Nippon Life India Asset Management (NAM India) has agreed to pay Rs 964.6 million (about $10.25 million) to settle charges from the Securities and Exchange Board of India (SEBI) over its investments in Yes Bank's Additional Tier-1 (AT-1) bonds. The deal, outlined in a SEBI letter dated April 15, 2026, resolves allegations of misconduct. A key part of the settlement is returning 93% of the fine, or Rs 897.4 million, to NAM India's clients who suffered losses from the Yes Bank investment. NAM India has not admitted fault. This focus on direct investor repayment highlights SEBI's priority in protecting client assets, especially with high-risk debt and past ownership issues. NAM India was formerly known as Nippon India Mutual Fund, acquired by Nippon Life Insurance in 2019.

Investigation into Yes Bank Bonds

SEBI's investigation examined claims of improper influence by senior officials at the Anil Ambani Group, the former owners of Reliance Mutual Fund (NAM India's predecessor), between 2016 and 2019. During this period, around Rs 21.5 billion (roughly $228.57 million) was reportedly invested in Yes Bank's AT-1 bonds. In exchange, Yes Bank allegedly provided loans to companies linked to the Anil Ambani Group. These AT-1 bonds, known for their high risk and potential to be wiped out during bank failures, became worthless after Yes Bank's 2020 insolvency, causing estimated investor losses of Rs 18.28 billion. This situation echoes global worries about AT-1 bond safety, seen in events like Credit Suisse's 2023 bond write-down. SEBI found that investment decisions might have bypassed rules requiring independent oversight, and the parent company may have accessed investor funds improperly. This settlement follows SEBI's rejection of a previous settlement offer from Anil Ambani in August 2025. SEBI had earlier fined Yes Bank Rs 25 crore for mis-selling these bonds, describing it as a "devious scheme" to sell them to customers by misrepresenting their safety. The Supreme Court is currently considering the legality of Yes Bank's AT-1 bond write-off, with its decision pending.

Market Position and Valuation

NAM India operates in India's competitive asset management sector. As of April 2026, NAM India had a market capitalization of approximately ₹66,128 crore and a TTM P/E ratio around 45.9. This valuation places it alongside major players like HDFC Asset Management Company (market cap ~₹117,000 crore, P/E ~41) and ICICI Prudential AMC (market cap ~₹167,000 crore, P/E ~50.5). NAM India is nearly debt-free and shows a healthy ROE of about 31.4%. However, the regulatory settlement poses a reputational risk. How high-risk instruments were handled, and its historical ties to the Anil Ambani Group, could affect investor sentiment and potentially pressure its high valuation multiples. SEBI's active role in investor protection, evident in other recent settlements (like with ICICI Prudential AMC over a delayed fund liquidation), signals a stricter regulatory environment for all asset managers.
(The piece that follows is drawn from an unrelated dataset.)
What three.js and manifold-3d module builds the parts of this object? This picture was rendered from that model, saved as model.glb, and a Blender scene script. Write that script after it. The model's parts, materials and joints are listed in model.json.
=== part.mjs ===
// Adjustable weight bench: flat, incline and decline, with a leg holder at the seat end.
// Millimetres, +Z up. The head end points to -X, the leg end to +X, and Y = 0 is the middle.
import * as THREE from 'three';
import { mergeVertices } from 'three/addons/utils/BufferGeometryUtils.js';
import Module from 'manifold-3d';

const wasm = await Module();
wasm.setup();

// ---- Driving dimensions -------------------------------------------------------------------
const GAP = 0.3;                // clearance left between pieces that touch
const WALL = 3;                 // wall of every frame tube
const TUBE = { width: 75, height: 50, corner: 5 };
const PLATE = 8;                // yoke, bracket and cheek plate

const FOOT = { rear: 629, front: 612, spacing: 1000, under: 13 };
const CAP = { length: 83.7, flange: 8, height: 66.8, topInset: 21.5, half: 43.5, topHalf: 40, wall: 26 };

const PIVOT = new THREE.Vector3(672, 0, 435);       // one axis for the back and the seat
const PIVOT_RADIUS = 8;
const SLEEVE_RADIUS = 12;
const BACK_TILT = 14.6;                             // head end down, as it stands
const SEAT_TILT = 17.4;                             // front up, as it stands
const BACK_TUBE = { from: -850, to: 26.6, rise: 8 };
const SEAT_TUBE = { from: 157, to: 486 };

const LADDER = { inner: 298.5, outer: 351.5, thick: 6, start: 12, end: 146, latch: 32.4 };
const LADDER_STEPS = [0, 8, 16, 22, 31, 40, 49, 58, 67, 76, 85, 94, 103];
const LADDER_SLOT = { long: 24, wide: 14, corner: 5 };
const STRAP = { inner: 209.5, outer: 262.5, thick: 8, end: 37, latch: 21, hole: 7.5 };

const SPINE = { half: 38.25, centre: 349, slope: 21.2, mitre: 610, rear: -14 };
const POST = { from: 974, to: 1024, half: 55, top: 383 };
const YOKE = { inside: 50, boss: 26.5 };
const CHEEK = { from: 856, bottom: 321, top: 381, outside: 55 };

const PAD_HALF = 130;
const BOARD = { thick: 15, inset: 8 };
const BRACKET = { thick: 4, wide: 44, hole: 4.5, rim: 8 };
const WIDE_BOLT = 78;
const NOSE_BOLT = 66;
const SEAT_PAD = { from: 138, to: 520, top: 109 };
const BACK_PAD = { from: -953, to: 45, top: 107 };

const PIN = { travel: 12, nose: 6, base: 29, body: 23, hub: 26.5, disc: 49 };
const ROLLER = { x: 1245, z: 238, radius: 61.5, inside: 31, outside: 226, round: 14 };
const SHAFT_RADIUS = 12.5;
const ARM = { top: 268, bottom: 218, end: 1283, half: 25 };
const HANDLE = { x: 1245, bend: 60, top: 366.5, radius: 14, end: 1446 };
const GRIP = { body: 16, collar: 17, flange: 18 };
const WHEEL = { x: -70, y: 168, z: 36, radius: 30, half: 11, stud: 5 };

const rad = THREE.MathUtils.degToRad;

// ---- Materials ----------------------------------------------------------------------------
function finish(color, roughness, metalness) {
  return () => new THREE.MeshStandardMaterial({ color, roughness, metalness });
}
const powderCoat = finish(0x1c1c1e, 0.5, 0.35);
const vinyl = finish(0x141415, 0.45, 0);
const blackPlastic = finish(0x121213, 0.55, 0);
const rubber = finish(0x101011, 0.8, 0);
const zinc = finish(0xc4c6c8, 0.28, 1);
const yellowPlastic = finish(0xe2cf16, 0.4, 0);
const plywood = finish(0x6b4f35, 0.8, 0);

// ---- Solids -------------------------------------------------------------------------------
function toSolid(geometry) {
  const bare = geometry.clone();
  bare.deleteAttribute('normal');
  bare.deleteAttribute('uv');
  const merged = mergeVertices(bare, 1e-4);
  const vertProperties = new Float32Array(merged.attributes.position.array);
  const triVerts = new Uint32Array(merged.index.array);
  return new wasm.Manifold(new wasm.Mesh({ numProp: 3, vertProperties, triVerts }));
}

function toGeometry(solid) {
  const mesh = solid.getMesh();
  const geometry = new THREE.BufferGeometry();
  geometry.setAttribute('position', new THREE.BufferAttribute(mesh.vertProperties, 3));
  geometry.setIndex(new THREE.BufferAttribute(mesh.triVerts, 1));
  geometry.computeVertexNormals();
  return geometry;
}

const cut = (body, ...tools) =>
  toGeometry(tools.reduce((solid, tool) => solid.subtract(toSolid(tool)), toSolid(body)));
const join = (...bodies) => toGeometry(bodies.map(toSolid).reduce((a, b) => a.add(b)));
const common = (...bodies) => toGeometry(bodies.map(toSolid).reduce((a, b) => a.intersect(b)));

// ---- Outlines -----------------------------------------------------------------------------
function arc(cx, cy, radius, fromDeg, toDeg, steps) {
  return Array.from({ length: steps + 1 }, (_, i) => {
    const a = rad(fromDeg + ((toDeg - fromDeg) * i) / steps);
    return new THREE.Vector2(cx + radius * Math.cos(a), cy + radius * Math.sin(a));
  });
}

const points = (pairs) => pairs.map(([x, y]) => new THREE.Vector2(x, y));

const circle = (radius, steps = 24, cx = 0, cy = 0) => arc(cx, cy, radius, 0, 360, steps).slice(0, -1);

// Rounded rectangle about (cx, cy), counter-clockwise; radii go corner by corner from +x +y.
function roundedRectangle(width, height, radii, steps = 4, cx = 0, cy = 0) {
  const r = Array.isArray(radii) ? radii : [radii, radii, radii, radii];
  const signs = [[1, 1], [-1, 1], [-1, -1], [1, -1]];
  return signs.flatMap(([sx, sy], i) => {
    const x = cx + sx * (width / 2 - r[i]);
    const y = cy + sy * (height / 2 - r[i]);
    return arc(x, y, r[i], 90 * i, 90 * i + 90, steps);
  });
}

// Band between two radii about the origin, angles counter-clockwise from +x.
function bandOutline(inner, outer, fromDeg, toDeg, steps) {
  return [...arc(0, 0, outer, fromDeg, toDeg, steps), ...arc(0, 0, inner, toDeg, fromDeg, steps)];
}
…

Reputational Risks and Investor Concerns

While the settlement resolves SEBI's allegations for NAM India, it doesn't entirely remove reputational damage. Even without admitting guilt, the mention of alleged fraudulent investment practices could deter cautious investors and affect institutional mandates. This event highlights the risks tied to AT-1 bonds, potentially causing fund managers to adopt more conservative investment strategies, which could limit growth for certain products. The legacy of the Anil Ambani Group's financial activities continues to cast a shadow; any perception of lax oversight during its ownership could remain a concern for stakeholders. With a TTM P/E ratio of 44.95, NAM India trades at a premium, indicating high growth expectations. Sustained negative sentiment from this settlement could challenge this valuation, especially compared to peers whose multiples might seem more insulated from such past issues. The ongoing Supreme Court case regarding Yes Bank's AT-1 bonds adds further uncertainty to the broader AT-1 debt market.

Focus on Risk Management and Future Growth

This settlement necessitates a renewed emphasis on due diligence and risk management at NAM India. The company must assure stakeholders of its commitment to strong compliance and ethical investment strategies. The broader Indian asset management industry faces a changing regulatory scene, with increased demands for transparency and a stronger focus on investor protection. SEBI's recent reforms, including "true to label" fund naming and restrictions on certain investment types, reflect this trend. For NAM India, successfully managing these factors will be crucial for maintaining its market standing and growth. Emphasizing operational integrity and clear client communication will be key to rebuilding and keeping investor trust.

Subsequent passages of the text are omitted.